LOCAL

Concert to aid program that provides eyeglasses to school kids in St. Joe County

Joseph Dits South Bend Tribune
South Bend Tribune

SOUTH BEND — Dr. Steve Gerber, a pediatric ophthalmologist, has witnessed the “instant gratification” of so many kids with bad eyesight who emerge with new glasses from the Kindness to Prevent Blindness mobile clinic.

Like one very nearsighted girl who’d gone without specs for two years. She couldn’t stop repeating, “It’s like HD and 3D.”

It motivates Gerber to keep volunteering for the clinic, which this fall expands from just Elkhart County to covering students across St. Joseph County, too. Now Gerber is taking his piano-playing skills and rounding up other local musicians for an hour of tunes and fundraising Sunday for the cause.

At 4 p.m. at the Bendix Theatre in the downtown Century Center, he will play Beethoven, and vocalist Terry Austin will belt out popular songs while violinist Travon DeLeon, a University of Notre Dame student who has performed in concert halls in New York and Europe, will play works by Bach. Admission costs $20.

Between the music, the audience will hear about Kindness to Prevent Blindness from Ashley Boling Molyneaux, director of the Elkhart Education Foundation, which had started the program with the Boling Vision Center and other partners.

The mobile clinic provides a medical eye exam and two pairs of prescription glasses at no charge for first-, third-, fifth- and eighth-grade students who fail their state-mandated vision exams in the South Bend, Penn-Harris-Madison, School City of Mishawaka and John Glenn districts. The student receives one pair of glasses while the school nurse holds onto the other pair, in case the other pair is lost or broken, Gerber said.

National statistics suggest that 40% to 60% of kids who fail their vision screening at school don’t follow up with an eye doctor. Local Lions Clubs have screened students’ vision in the schools.
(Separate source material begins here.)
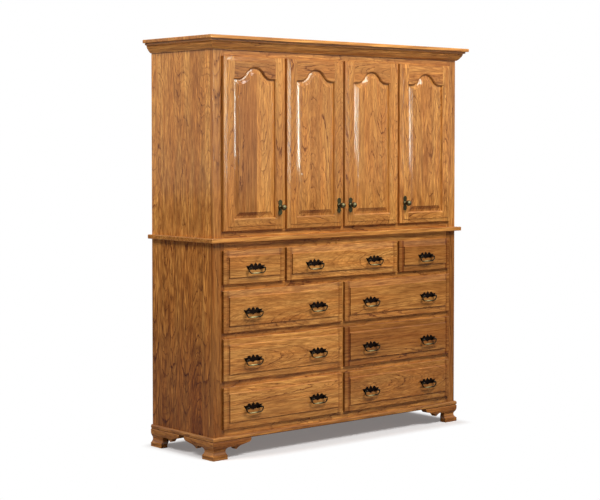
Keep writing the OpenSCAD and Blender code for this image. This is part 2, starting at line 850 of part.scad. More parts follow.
crown();
upper_case();
upper_frame();
waist_top();
lower_case();
lower_frame();
back_panels();
base();
hinge_plates();
door(0);  // door_1
door(1);  // door_2
door(2);  // door_3
door(3);  // door_4
door_metal(0);  // door_1_metal
door_metal(1);  // door_2_metal
door_metal(2);  // door_3_metal
door_metal(3);  // door_4_metal
drawer_front(0);  // front_11
drawer_front(1);  // front_12
drawer_front(2);  // front_13
drawer_front(3);  // front_21
drawer_front(4);  // front_22
drawer_front(5);  // front_31
drawer_front(6);  // front_32
drawer_front(7);  // front_41
drawer_front(8);  // front_42
drawer_box(0);  // box_11
drawer_box(1);  // box_12
drawer_box(2);  // box_13
drawer_box(3);  // box_21
drawer_box(4);  // box_22
drawer_box(5);  // box_31
drawer_box(6);  // box_32
drawer_box(7);  // box_41
drawer_box(8);  // box_42
pull_plates(0);  // plates_11
pull_plates(1);  // plates_12
pull_plates(2);  // plates_13
pull_plates(3);  // plates_21
pull_plates(4);  // plates_22
pull_plates(5);  // plates_31
pull_plates(6);  // plates_32
pull_plates(7);  // plates_41
pull_plates(8);  // plates_42
bail(0, 0);  // bail_11
bail(1, 0);  // bail_12a
bail(1, 1);  // bail_12b
bail(2, 0);  // bail_13
bail(3, 0);  // bail_21a
bail(3, 1);  // bail_21b
bail(4, 0);  // bail_22a
bail(4, 1);  // bail_22b
bail(5, 0);  // bail_31a
bail(5, 1);  // bail_31b
bail(6, 0);  // bail_32a
bail(6, 1);  // bail_32b
bail(7, 0);  // bail_41a
bail(7, 1);  // bail_41b
bail(8, 0);  // bail_42a
bail(8, 1);  // bail_42b
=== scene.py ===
import math
import random

import bmesh
import bpy
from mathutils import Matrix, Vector
from mathutils.bvhtree import BVHTree


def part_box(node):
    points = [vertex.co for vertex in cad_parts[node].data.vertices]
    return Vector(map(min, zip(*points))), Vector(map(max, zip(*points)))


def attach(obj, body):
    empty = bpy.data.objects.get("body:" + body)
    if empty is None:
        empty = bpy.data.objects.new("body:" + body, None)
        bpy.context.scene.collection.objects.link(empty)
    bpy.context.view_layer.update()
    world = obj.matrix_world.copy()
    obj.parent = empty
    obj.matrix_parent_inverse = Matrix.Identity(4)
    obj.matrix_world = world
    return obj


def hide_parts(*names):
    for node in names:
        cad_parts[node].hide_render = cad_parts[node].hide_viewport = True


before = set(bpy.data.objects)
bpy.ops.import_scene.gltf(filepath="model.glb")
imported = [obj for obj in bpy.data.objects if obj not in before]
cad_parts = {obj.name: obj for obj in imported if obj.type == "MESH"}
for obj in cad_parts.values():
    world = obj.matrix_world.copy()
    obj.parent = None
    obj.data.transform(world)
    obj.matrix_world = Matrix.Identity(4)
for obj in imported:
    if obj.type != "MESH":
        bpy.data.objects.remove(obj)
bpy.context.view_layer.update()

# Camera, floor and light
# The chest stands on a white studio floor and is seen from its front left corner, at a person's
# eye level. A soft box over its front and one on its left light it, and narrow strips stand
# before it for the lacquer to mirror.
PHOTO_WIDE = 600.0
PHOTO_TALL = 500.0
FOCAL_PIXELS = 1549.62
LEVEL_ROW = 206.12  # the photograph's row that the lens points at
SENSOR = 36.0
TILT_DOWN = 2.312
TURN_RIGHT = 40.784
camera_data = bpy.data.cameras.new("camera")
camera_data.sensor_width = SENSOR
camera_data.lens = FOCAL_PIXELS * SENSOR / PHOTO_WIDE
camera_data.shift_y = (LEVEL_ROW - PHOTO_TALL / 2) / PHOTO_WIDE
camera_data.clip_end = 200.0
camera = bpy.data.objects.new("camera", camera_data)
camera.location = (-5.05804, -5.7587, 1.4423)
camera.rotation_euler = (math.radians(90.0 - TILT_DOWN), 0.0, math.radians(-TURN_RIGHT))
bpy.context.scene.collection.objects.link(camera)
bpy.context.scene.camera = camera
bpy.context.scene.view_settings.view_transform = "Standard"


def put(tree, kind, inputs=None, **settings):
    """A node, with values or other nodes' outputs on its inputs."""
    made = tree.nodes.new(kind)
    for key, value in settings.items():
        setattr(made, key, value)
    for key, value in (inputs or {}).items():
        socket = made.inputs[key]
        if isinstance(value, bpy.types.NodeSocket):
            tree.links.new(value, socket)
        else:
            socket.default_value = value
    return made


def reckon(tree, sort, *values):
    """One step of arithmetic on numbers or sockets."""
    return put(tree, "ShaderNodeMath", dict(enumerate(values)), operation=sort).outputs[0]


def turn_vector(tree, sort, *values):
    """One step of arithmetic on vectors or colours."""
    made = put(tree, "ShaderNodeVectorMath", dict(enumerate(values)), operation=sort)
    return made.outputs["Value" if sort == "LENGTH" else "Vector"]


def carry(tree, value, old, new, curve="LINEAR"):
    """A number carried from one range to another, and held within it."""
    ends = {0: value, 1: old[0], 2: old[1], 3: new[0], 4: new[1]}
    return put(tree, "ShaderNodeMapRange", ends, interpolation_type=curve).outputs[0]


def empty_material(name):
    """A material with nothing in it yet, and its tree."""
    finish = bpy.data.materials.new(name)
    finish.use_nodes = True
    finish.node_tree.nodes.clear()
    return finish, finish.node_tree


def studio_floor():
    """White floor that keeps the soft shadow of the chest and is plain white further out."""
    shadow_half = (0.77, 0.25, 0.0)
    fade_out = 0.09
    finish, tree = empty_material("studio_floor")
    where = put(tree, "ShaderNodeTexCoord").outputs["Object"]
    beyond = turn_vector(tree, "SUBTRACT", turn_vector(tree, "ABSOLUTE", where), shadow_half)
    away = turn_vector(tree, "LENGTH", turn_vector(tree, "MAXIMUM", beyond, (0.0, 0.0, 0.0)))
    open_floor = carry(tree, away, (0.0, fade_out), (0.0, 1.0), curve="SMOOTHSTEP")
    seen = put(tree, "ShaderNodeLightPath").outputs["Is Camera Ray"]
    matt = put(tree, "ShaderNodeBsdfDiffuse", {"Color": (0.66, 0.65, 0.645, 1)}).outputs[0]
    lift = put(tree, "ShaderNodeEmission", {"Color": (1.0, 0.93, 0.91, 1), "Strength": 0.19}).outputs[0]
    shaded = put(tree, "ShaderNodeAddShader", {0: matt, 1: lift}).outputs[0]
    white = put(tree, "ShaderNodeEmission", {"Strength": 1.0}).outputs[0]
    looked_at = put(tree, "ShaderNodeMixShader", {0: open_floor, 1: shaded, 2: white}).outputs[0]
    dull = put(tree, "ShaderNodeBsdfDiffuse", {"Color": (0.32, 0.30, 0.29, 1)}).outputs[0]
    both = put(tree, "ShaderNodeMixShader", {0: seen, 1: dull, 2: looked_at}).outputs[0]
    put(tree, "ShaderNodeOutputMaterial", {"Surface": both})
    return finish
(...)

And Gerber said local eye doctors often offer services for families that cannot afford it. Medicaid often covers the service, too. But, somehow, families don’t make it to the doctor. Or the kid breaks or loses the glasses.

Kindness to Prevent Blindness, he said, at last provides a formal program to fill the need.

Among the elementary kids, he said: “A lot of them didn’t know there were leaves on the trees (until they got glasses). It makes such a big difference. … How can you learn? It’s such a basic need.”

Terry Austin will be among the performers at a benefit Sunday for Kindness to Prevent Blindness.